Figures also out on Tuesday showed food inflation is now lower than at any time since 2021, at 2.5% in June down from 3.2% in May, according to the British Retail Consortium (BRC)-NielsenIQ Shop Price Index.
Sainsbury’s said its own grocery inflation is running slightly below the wider market, but flagged cost pressure from surging wage bills.
The group said it is sticking to its guidance for underlying retail operating profits of between £1.01 billion and £1.06 billion for the full year, which would be growth of 5%-10%, but shares still fell 3% in Tuesday morning trading.
Sophie Lund-Yates, lead equity analyst at Hargreaves Lansdown, said that, while sales growth is expected to slow, the “Argos albatross around its neck can’t be ignored”.
She said: “As inflation cools, the weather worsens and tough comparisons crop up on the course, eking out the amount of growth seen last year was always a difficult ask.
“But there is a lingering Sainsbury’s specific issue in its ownership of Argos.
“Electronics aren’t faring well in this economic climate, as people prioritise the essentials.
“General merchandise is the most cyclical area of the supermarket economy to be in, so being overweight in this arena really slows you down when times get tough.”
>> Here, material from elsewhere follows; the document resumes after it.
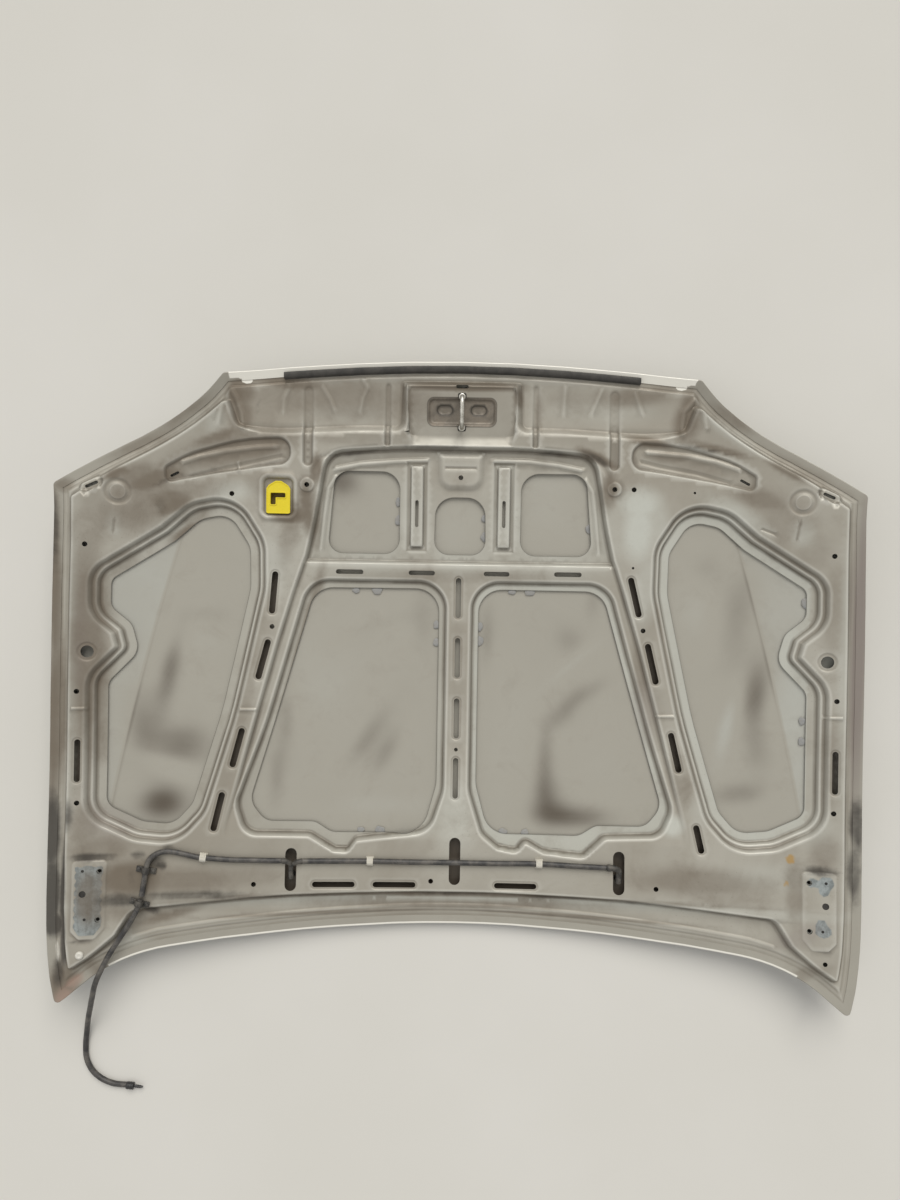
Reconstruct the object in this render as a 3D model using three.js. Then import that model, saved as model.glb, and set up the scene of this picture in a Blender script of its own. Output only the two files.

Mr Roberts insisted “there’s everything to play for” for a turnaround in Argos and general merchandise trading.
“With a better summer and hopefully some interest rate cuts to come, it will give consumers some confidence,” he said.
He added that the election will help give households and businesses more certainty.
“Depending on the result, lots of people are looking for certainty and clarity on what’s going to happen next,” he said.
Overall, he said the group is “pleased with our market-beating grocery performance”.
“We’ve been winning from competitors every month for 15 months, as more and more people are choosing Sainsbury’s for their big weekly shop.”
Mr Roberts said the group is also “gearing up for Wimbledon this week and England’s quarter-final match on Saturday night”.